As a final highlight from my trip (for the time being), I’m featuring yet another achievement of engineering, dating back to the parallel Victorian era in Britain. This funicular railway opened as long ago as 1895, to transport sightseers to the top of Lookout Mountain situated across the Tennesee River Valley from Chattanooga.

The ride from the lower to the upper stations of the route is one mile along a single-track funicular railway and at a steep gradient of maximum 72.7%, rising 1,450ft.
The route starts at the historic St. Elmo neighborhood of Chattanooga and there is a passing bay at half way.

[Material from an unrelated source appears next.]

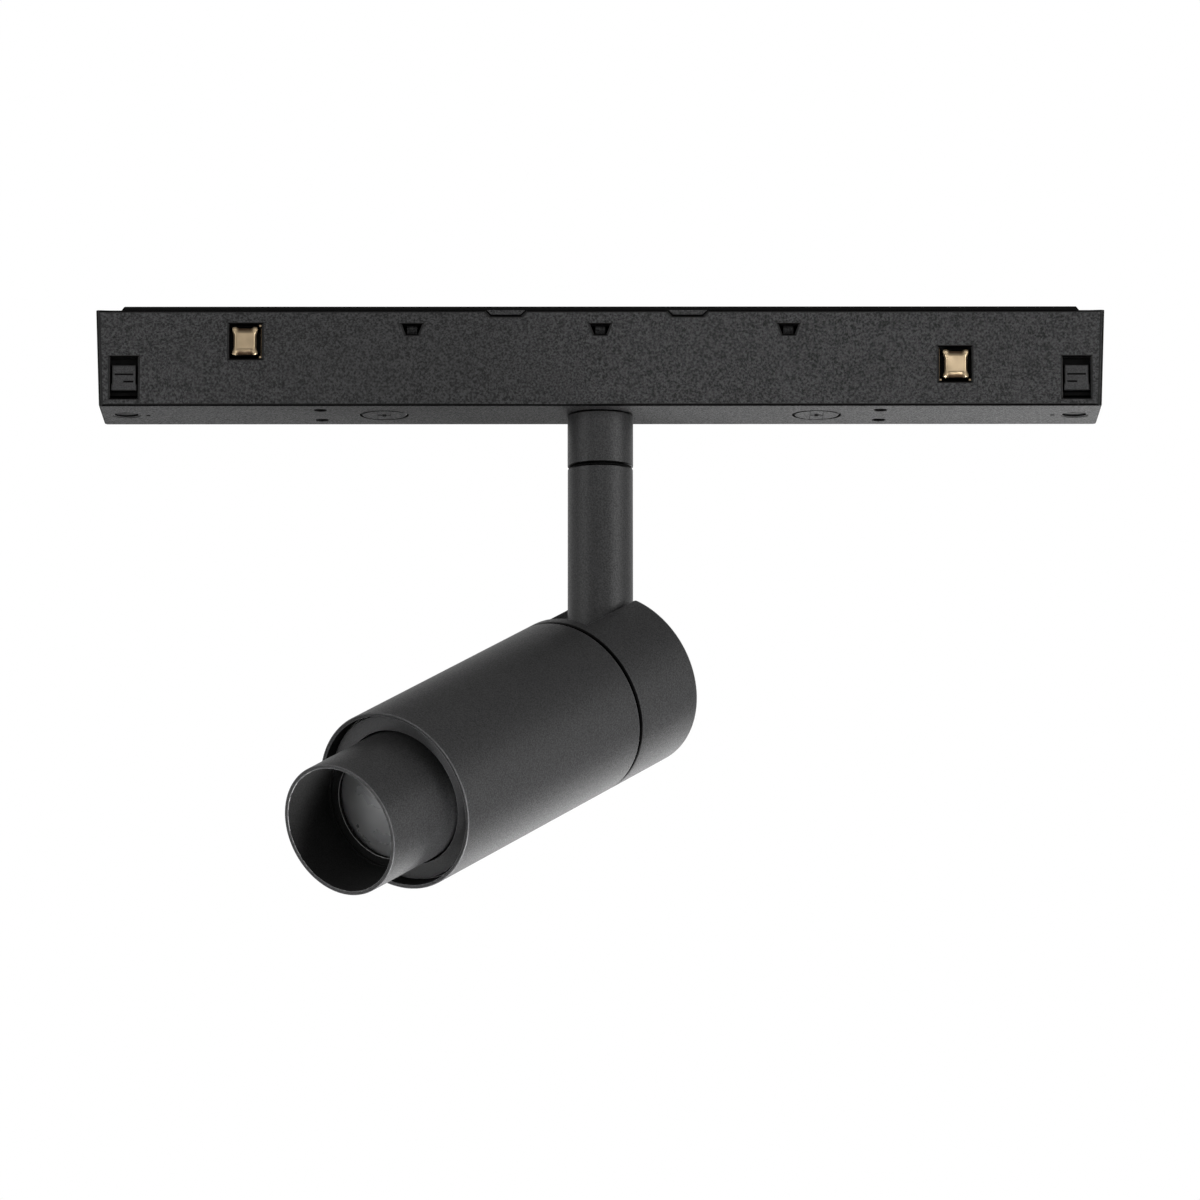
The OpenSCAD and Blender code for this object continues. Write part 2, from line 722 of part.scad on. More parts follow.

Technically, the railway is a 4’8.5” standard gauge inclined plane funicular railway. One of the cars has flanges on the inside of its wheels, the other on the outside, allowing the cars to pass midway with no moving parts in the track turnouts.
Both cars have self-contained emergency brakes. Originally powered by steam produced by huge wood-burning steam engines, it then progressed to coal, eventually using electric power when it was introduced after 1911.
The incline is now driven by two 100-horsepower motors, with the present incline cars having been installed in 1987.
Passengers have been carried up and down the mountain in complete safety since the funicular railway first went into operation before the turn of the century.
John T. Crass formed the Lookout Mountain Incline Mountain Railway Company, building this short fast incline up the steepest part of the mountain by 16 November 1895.
Its success closed down competitors by 1900 and continues to this day. It was originally built to gain access to the newly built hotel at the summit and is now operated by Chattanooga Area Regional Transportation Authority, the area’s public transport agency.
Two cars operate regularly throughout the day, counterbalanced on the propulsion cable system, as they travel from lower to upper stations.
It is advertised as ‘the world’s steepest passenger railway’ and is well worth the trip to the top to see the astounding view from the appropriately named Lookout Mountain (pictured, left).